>> Begin
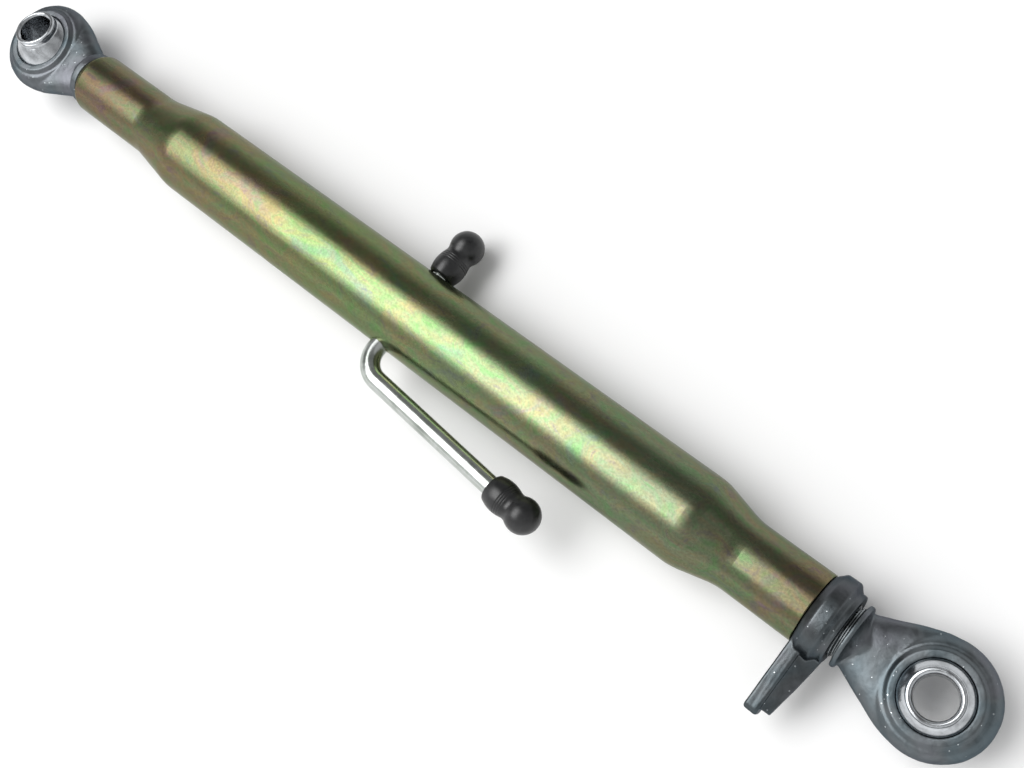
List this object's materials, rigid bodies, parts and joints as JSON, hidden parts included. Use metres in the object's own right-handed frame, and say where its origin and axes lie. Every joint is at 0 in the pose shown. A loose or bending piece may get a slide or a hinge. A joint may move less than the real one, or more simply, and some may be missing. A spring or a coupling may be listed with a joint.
{
  "type": "tractor top link",
  "caption": "Turnbuckle top link: swaged tube with a ball eye screwed into each end, a lever lock nut and a swinging bent-rod handle.",
  "frame": {"origin": "centre of the left ball, on the axis of its bore", "axes": "+X along the link from the left ball to the right ball, +Z along the eyes' bore axis, +Y to the side of the handle's short grip"},
  "size_m": [0.9013, 0.1467, 0.0636],
  "materials": {
    "yellow_chromate": "iridescent yellow zinc chromate over drawn steel tube",
    "zinc_forging": "blue-grey zinc plate over a shot-blasted forging",
    "bright_ball": "bright zinc plate over turned and ground steel",
    "dark_zinc": "dark zinc plate over a forging",
    "zinc_rod": "bright zinc plate over drawn bar",
    "black_grip": "soft black moulded plastic"
  },
  "bodies": {
    "left_end": {"left_eye": "zinc_forging"},
    "left_ball": {"left_ball": "bright_ball"},
    "lock_nut": {"lock_nut": "dark_zinc"},
    "tube": {"tube": "yellow_chromate"},
    "handle": {"handle_rod": "zinc_rod", "handle_grip_long": "black_grip", "handle_grip_short": "black_grip"},
    "right_end": {"right_eye": "zinc_forging"},
    "right_ball": {"right_ball": "bright_ball"}
  },
  "joints": [
    {"name": "left_ball_tilt", "type": "hinge", "parent": "left_end", "child": "left_ball", "pos_m": [0, 0, 0], "axis": [1, 0, 0], "range_deg": [-3, 27]},
    {"name": "tube_travel", "type": "slide", "parent": "left_end", "child": "lock_nut", "axis": [1, 0, 0], "range_m": [0, 0.2]},
    {"name": "tube_turn", "type": "hinge", "parent": "lock_nut", "child": "tube", "pos_m": [0.4036, 0, 0], "axis": [1, 0, 0], "range_deg": [0, 24000]},
    {"name": "right_end_travel", "type": "slide", "parent": "lock_nut", "child": "right_end", "axis": [1, 0, 0], "range_m": [0, 0.2]},
    {"name": "handle_swing", "type": "hinge", "parent": "tube", "child": "handle", "pos_m": [0.4101, 0, 0], "axis": [0, 0.9781, -0.2079], "continuous": true},
    {"name": "right_ball_tilt", "type": "hinge", "parent": "right_end", "child": "right_ball", "pos_m": [0.8285, 0, 0], "axis": [1, 0, 0], "range_deg": [-16, 16]}
  ],
  "couplings": [
    {"joint": "tube_travel", "follows": "tube_turn", "m_per_rad": 0.00047746},
    {"joint": "right_end_travel", "follows": "tube_turn", "m_per_rad": 0.00047746}
  ]
}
>> End
WORK TO COMPLETE: Repeat the whole listing exactly, keeping every line intact.

OUTPUT:
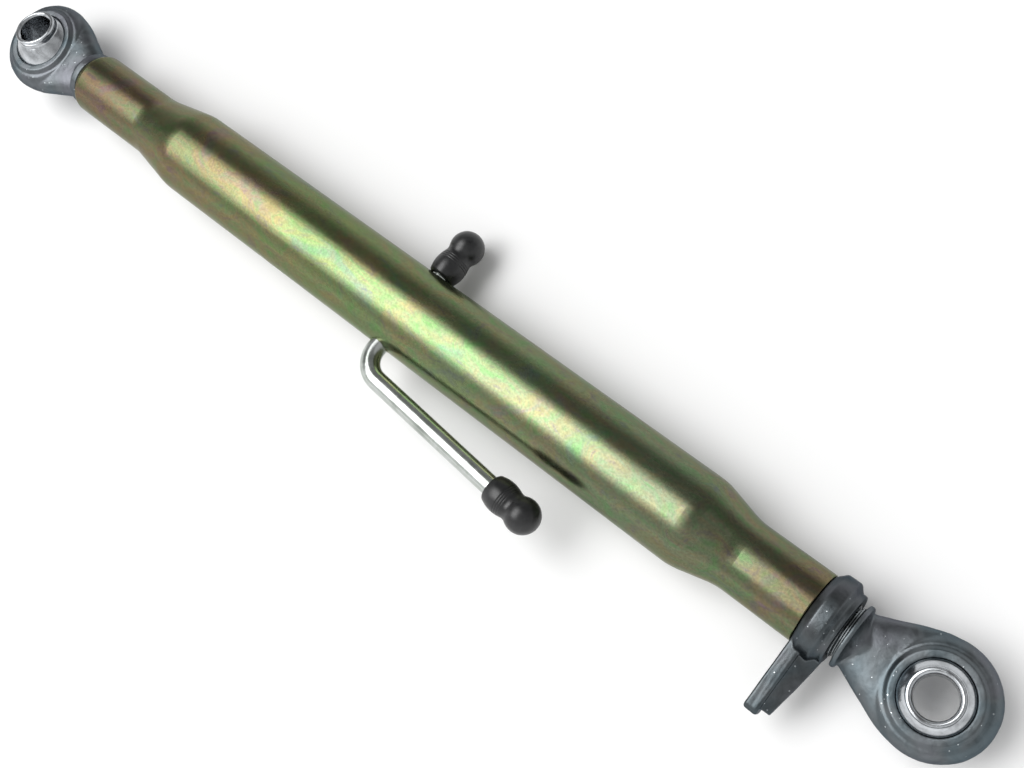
List this object's materials, rigid bodies, parts and joints as JSON, hidden parts included. Use metres in the object's own right-handed frame, and say where its origin and axes lie. Every joint is at 0 in the pose shown. A loose or bending piece may get a slide or a hinge. A joint may move less than the real one, or more simply, and some may be missing. A spring or a coupling may be listed with a joint.
{
  "type": "tractor top link",
  "caption": "Turnbuckle top link: swaged tube with a ball eye screwed into each end, a lever lock nut and a swinging bent-rod handle.",
  "frame": {"origin": "centre of the left ball, on the axis of its bore", "axes": "+X along the link from the left ball to the right ball, +Z along the eyes' bore axis, +Y to the side of the handle's short grip"},
  "size_m": [0.9013, 0.1467, 0.0636],
  "materials": {
    "yellow_chromate": "iridescent yellow zinc chromate over drawn steel tube",
    "zinc_forging": "blue-grey zinc plate over a shot-blasted forging",
    "bright_ball": "bright zinc plate over turned and ground steel",
    "dark_zinc": "dark zinc plate over a forging",
    "zinc_rod": "bright zinc plate over drawn bar",
    "black_grip": "soft black moulded plastic"
  },
  "bodies": {
    "left_end": {"left_eye": "zinc_forging"},
    "left_ball": {"left_ball": "bright_ball"},
    "lock_nut": {"lock_nut": "dark_zinc"},
    "tube": {"tube": "yellow_chromate"},
    "handle": {"handle_rod": "zinc_rod", "handle_grip_long": "black_grip", "handle_grip_short": "black_grip"},
    "right_end": {"right_eye": "zinc_forging"},
    "right_ball": {"right_ball": "bright_ball"}
  },
  "joints": [
    {"name": "left_ball_tilt", "type": "hinge", "parent": "left_end", "child": "left_ball", "pos_m": [0, 0, 0], "axis": [1, 0, 0], "range_deg": [-3, 27]},
    {"name": "tube_travel", "type": "slide", "parent": "left_end", "child": "lock_nut", "axis": [1, 0, 0], "range_m": [0, 0.2]},
    {"name": "tube_turn", "type": "hinge", "parent": "lock_nut", "child": "tube", "pos_m": [0.4036, 0, 0], "axis": [1, 0, 0], "range_deg": [0, 24000]},
    {"name": "right_end_travel", "type": "slide", "parent": "lock_nut", "child": "right_end", "axis": [1, 0, 0], "range_m": [0, 0.2]},
    {"name": "handle_swing", "type": "hinge", "parent": "tube", "child": "handle", "pos_m": [0.4101, 0, 0], "axis": [0, 0.9781, -0.2079], "continuous": true},
    {"name": "right_ball_tilt", "type": "hinge", "parent": "right_end", "child": "right_ball", "pos_m": [0.8285, 0, 0], "axis": [1, 0, 0], "range_deg": [-16, 16]}
  ],
  "couplings": [
    {"joint": "tube_travel", "follows": "tube_turn", "m_per_rad": 0.00047746},
    {"joint": "right_end_travel", "follows": "tube_turn", "m_per_rad": 0.00047746}
  ]
}